* [RECORDS FOR PROCESSING]
======
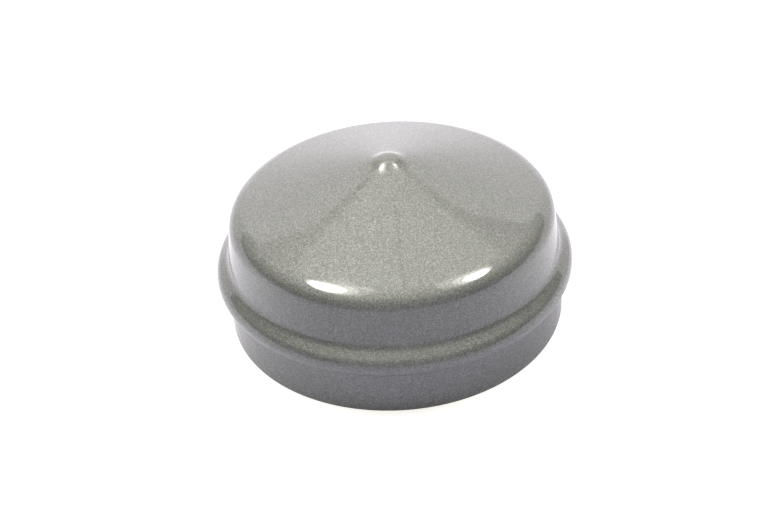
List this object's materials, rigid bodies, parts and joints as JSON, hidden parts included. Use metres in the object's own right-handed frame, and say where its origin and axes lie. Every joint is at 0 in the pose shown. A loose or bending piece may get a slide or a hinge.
======
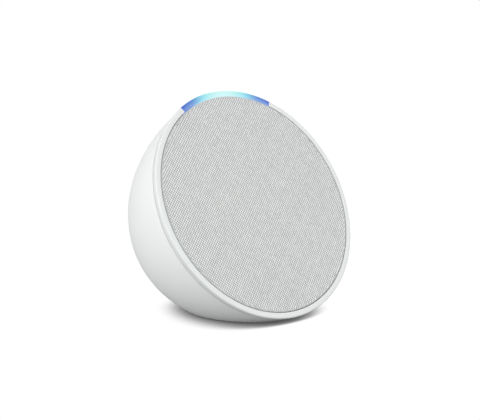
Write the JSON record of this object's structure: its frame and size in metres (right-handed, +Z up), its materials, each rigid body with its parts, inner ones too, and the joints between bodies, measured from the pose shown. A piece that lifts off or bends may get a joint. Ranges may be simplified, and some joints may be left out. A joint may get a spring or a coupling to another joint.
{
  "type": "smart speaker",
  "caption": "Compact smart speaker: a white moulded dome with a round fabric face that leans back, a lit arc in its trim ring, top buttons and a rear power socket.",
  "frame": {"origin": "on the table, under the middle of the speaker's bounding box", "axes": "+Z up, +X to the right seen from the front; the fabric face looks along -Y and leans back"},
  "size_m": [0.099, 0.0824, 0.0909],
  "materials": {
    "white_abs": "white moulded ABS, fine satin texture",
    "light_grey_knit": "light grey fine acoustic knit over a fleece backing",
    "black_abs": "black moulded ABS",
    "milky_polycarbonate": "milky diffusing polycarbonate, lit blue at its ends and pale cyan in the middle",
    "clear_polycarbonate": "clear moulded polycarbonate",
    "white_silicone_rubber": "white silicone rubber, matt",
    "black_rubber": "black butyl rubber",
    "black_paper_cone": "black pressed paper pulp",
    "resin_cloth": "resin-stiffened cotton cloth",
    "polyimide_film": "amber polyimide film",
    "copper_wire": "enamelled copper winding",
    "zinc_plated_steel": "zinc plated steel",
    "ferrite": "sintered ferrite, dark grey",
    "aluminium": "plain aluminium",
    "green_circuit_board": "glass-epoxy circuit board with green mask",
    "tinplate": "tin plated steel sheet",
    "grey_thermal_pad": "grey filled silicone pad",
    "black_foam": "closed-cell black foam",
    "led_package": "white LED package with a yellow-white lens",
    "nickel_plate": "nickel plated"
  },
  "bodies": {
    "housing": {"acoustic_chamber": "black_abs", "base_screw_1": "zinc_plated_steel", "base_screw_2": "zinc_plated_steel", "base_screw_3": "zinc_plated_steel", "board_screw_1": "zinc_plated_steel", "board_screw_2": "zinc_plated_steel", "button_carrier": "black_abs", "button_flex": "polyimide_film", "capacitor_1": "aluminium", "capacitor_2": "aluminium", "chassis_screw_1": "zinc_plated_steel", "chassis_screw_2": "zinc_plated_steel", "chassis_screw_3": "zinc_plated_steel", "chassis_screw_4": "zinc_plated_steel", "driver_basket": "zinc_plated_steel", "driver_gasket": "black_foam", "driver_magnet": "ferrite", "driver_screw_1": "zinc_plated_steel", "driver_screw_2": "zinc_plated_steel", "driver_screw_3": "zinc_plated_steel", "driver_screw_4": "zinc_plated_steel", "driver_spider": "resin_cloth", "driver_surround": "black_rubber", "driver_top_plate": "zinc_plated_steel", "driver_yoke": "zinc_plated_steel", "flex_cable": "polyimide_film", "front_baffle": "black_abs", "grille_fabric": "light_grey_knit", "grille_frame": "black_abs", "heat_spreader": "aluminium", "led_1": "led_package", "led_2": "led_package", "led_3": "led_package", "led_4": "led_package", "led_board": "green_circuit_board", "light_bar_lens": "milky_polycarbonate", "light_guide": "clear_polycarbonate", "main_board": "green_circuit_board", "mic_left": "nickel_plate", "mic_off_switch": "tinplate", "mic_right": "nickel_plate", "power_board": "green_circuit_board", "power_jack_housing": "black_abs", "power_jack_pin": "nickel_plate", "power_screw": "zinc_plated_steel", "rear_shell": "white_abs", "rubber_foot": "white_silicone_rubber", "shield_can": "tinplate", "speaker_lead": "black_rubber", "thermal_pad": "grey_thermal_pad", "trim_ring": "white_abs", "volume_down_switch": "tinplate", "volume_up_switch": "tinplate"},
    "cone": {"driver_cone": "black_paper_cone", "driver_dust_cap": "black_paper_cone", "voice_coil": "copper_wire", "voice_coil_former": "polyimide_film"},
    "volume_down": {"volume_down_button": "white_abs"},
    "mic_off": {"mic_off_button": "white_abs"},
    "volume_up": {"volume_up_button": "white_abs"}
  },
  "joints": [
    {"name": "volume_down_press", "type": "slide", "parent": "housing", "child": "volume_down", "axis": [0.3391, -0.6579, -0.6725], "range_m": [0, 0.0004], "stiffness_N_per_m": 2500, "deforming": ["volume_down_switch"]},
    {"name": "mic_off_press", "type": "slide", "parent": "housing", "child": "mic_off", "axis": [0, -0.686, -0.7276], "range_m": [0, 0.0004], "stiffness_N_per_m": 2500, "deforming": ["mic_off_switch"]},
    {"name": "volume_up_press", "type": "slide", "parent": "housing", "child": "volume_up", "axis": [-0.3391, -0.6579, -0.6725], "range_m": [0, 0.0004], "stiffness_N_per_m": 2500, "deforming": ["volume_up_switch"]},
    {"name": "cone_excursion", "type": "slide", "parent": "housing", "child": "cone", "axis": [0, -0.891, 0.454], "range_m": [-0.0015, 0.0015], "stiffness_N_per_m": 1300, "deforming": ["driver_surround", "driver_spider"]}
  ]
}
======
* [TASK DETAILS] Only the number is wanted: how many lines in the entries above contain the word "metres"?

* [ANSWER TO THE EXERCISE] 2